Records that describe objects:
>>>>

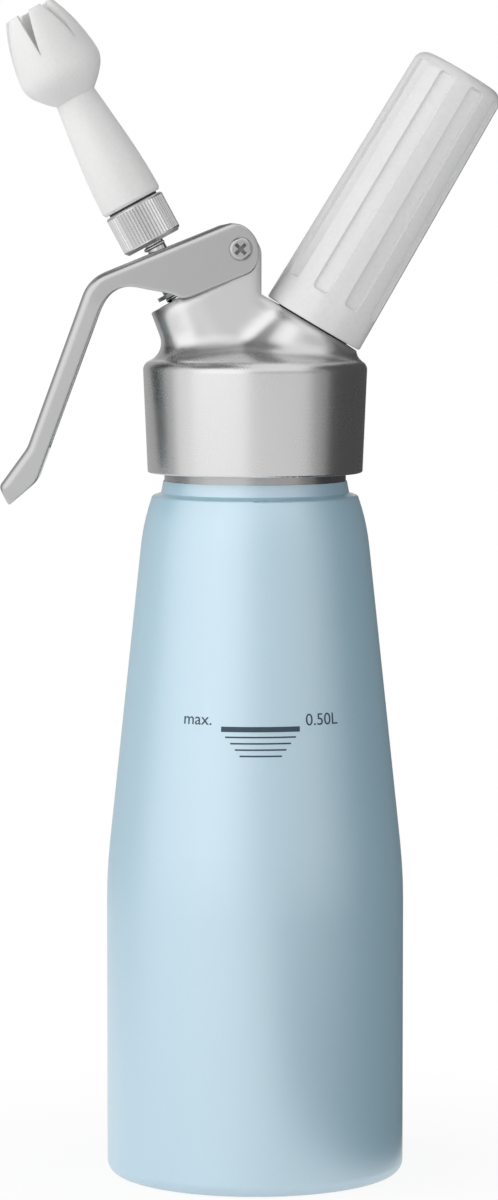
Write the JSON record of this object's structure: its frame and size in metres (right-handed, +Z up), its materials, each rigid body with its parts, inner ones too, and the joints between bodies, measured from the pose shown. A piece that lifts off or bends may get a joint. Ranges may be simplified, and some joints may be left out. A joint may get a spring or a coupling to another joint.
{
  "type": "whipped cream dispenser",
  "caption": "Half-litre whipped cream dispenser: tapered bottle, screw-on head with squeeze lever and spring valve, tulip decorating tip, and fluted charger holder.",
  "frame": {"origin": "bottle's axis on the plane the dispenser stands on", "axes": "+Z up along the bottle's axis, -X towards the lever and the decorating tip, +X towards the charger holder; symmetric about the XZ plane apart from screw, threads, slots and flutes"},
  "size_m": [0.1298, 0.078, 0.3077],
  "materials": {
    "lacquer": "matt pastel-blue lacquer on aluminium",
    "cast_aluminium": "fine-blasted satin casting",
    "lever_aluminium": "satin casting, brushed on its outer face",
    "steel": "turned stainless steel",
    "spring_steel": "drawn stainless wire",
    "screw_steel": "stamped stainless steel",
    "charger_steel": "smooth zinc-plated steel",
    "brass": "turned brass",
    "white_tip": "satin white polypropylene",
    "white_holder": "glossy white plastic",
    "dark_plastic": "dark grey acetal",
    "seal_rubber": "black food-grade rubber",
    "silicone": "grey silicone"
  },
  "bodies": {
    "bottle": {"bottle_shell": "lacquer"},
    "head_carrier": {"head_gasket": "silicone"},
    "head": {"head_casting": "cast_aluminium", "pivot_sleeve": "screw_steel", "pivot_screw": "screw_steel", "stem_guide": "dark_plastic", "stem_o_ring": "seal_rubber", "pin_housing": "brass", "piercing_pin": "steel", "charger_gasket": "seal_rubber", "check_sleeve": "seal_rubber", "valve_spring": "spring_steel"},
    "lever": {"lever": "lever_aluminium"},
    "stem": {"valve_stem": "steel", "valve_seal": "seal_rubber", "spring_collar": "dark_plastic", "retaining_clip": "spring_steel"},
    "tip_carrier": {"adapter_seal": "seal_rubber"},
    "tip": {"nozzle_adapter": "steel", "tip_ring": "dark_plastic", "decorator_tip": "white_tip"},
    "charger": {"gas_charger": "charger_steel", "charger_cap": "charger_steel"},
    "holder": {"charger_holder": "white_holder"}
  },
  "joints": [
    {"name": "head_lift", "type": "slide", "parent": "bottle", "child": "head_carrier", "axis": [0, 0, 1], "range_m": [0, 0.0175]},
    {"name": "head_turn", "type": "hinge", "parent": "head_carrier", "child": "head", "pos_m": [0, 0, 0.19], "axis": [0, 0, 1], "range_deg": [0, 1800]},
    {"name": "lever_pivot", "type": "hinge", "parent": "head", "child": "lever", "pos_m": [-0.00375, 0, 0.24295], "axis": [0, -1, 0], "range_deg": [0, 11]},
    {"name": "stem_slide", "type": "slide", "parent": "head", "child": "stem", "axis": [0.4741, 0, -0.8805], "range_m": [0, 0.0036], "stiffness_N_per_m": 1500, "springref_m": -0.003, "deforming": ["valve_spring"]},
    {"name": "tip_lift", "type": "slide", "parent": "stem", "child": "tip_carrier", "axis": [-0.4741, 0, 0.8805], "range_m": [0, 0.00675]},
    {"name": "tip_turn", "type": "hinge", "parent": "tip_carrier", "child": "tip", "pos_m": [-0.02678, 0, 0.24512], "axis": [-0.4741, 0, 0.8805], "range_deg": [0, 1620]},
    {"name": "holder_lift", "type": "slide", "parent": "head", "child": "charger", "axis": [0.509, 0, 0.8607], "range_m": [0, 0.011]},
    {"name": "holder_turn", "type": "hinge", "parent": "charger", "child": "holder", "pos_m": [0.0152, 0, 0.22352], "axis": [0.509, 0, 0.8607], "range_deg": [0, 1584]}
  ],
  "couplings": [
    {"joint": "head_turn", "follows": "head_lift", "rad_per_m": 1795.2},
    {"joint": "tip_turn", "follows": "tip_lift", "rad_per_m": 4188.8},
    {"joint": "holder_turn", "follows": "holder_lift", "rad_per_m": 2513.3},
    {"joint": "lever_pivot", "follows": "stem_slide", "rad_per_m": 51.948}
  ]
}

<<<<
>>>>

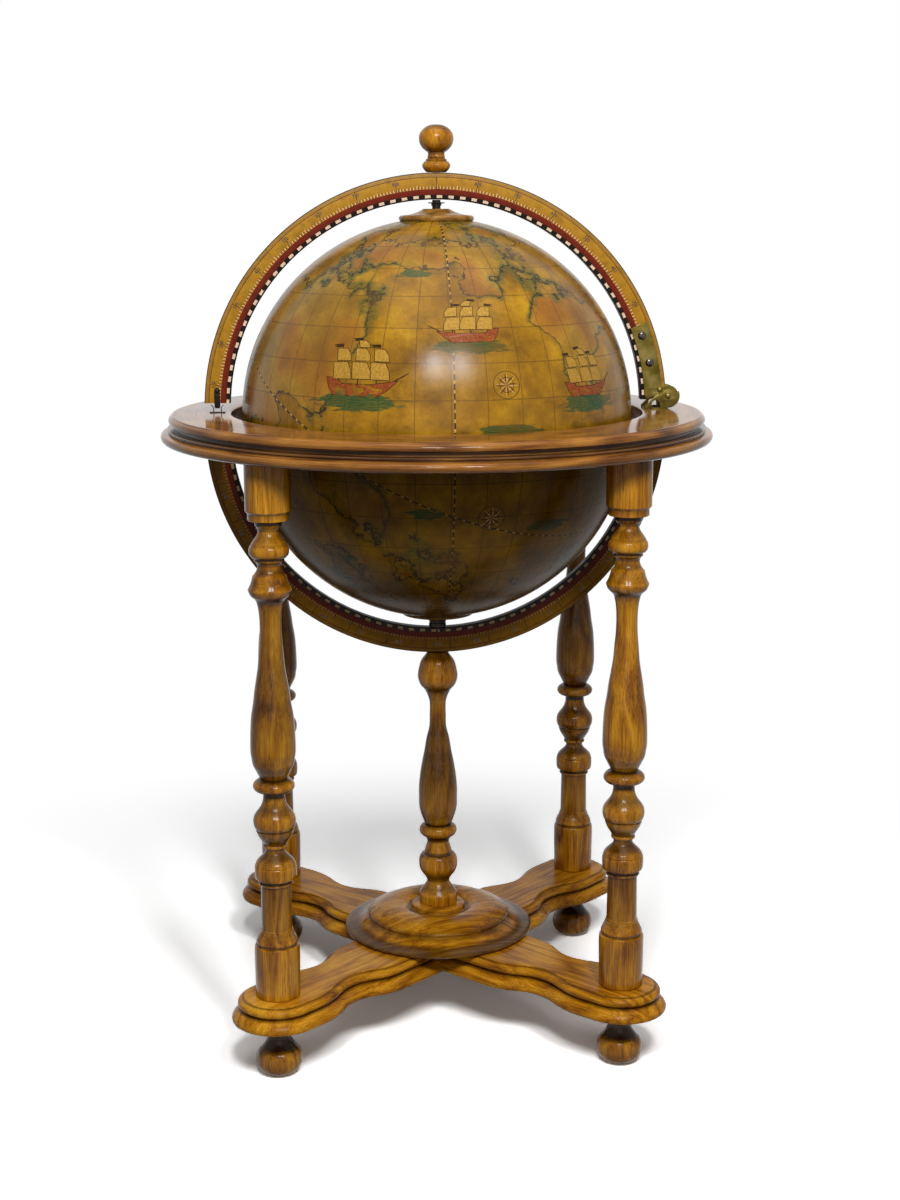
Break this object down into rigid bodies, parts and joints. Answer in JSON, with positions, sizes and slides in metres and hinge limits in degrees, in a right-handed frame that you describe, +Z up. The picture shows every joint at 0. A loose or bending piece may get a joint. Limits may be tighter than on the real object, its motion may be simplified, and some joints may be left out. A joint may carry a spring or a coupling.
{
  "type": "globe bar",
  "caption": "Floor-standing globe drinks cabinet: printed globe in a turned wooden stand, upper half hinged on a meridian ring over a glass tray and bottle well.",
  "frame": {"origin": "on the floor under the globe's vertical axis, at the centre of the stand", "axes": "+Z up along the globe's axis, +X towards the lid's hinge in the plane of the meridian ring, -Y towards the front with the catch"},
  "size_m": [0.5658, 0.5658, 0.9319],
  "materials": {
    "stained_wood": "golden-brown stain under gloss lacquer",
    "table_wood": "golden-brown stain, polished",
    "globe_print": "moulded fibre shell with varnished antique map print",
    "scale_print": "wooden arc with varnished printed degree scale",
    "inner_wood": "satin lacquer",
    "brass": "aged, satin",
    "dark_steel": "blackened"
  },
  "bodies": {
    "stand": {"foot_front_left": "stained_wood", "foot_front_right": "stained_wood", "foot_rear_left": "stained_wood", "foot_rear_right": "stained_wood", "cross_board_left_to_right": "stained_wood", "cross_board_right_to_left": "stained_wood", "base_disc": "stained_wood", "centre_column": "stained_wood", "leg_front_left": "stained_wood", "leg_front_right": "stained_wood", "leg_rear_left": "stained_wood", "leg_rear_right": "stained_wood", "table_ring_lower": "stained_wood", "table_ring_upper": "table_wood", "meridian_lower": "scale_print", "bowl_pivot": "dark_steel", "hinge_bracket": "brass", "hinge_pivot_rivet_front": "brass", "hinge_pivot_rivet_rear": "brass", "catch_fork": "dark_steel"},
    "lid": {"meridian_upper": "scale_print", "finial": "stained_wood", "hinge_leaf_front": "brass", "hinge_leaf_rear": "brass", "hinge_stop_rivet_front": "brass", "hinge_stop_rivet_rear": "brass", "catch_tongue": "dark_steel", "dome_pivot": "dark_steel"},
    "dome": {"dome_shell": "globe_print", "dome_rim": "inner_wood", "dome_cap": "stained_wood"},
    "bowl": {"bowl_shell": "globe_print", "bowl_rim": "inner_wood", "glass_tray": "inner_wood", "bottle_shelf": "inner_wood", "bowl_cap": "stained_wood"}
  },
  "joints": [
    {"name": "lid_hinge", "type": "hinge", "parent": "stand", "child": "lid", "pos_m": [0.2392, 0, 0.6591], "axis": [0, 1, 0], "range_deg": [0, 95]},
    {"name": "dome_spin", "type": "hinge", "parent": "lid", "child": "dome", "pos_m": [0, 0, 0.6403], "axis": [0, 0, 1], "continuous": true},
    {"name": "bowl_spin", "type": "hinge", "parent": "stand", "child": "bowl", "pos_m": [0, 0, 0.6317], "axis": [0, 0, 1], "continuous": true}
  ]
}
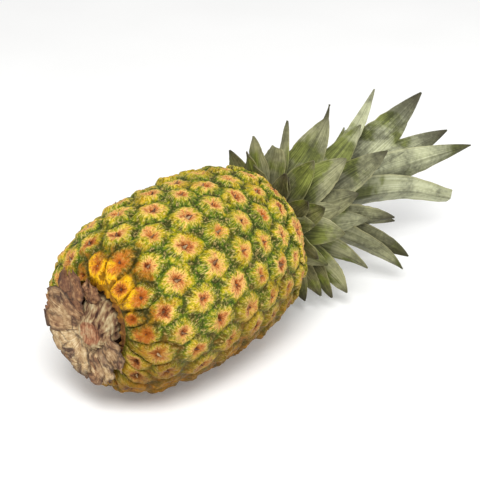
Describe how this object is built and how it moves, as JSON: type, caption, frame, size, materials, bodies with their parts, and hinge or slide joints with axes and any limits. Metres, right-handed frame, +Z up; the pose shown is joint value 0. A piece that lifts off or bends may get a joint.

<<<<

# [WHAT THIS TASK INVOLVES]
Copy every line above that includes the string "from".

# [PROBLEM SOLUTION]
Write the JSON record of this object's structure: its frame and size in metres (right-handed, +Z up), its materials, each rigid body with its parts, inner ones too, and the joints between bodies, measured from the pose shown. A piece that lifts off or bends may get a joint. Ranges may be simplified, and some joints may be left out. A joint may get a spring or a coupling to another joint.
  "frame": {"origin": "bottle's axis on the plane the dispenser stands on", "axes": "+Z up along the bottle's axis, -X towards the lever and the decorating tip, +X towards the charger holder; symmetric about the XZ plane apart from screw, threads, slots and flutes"},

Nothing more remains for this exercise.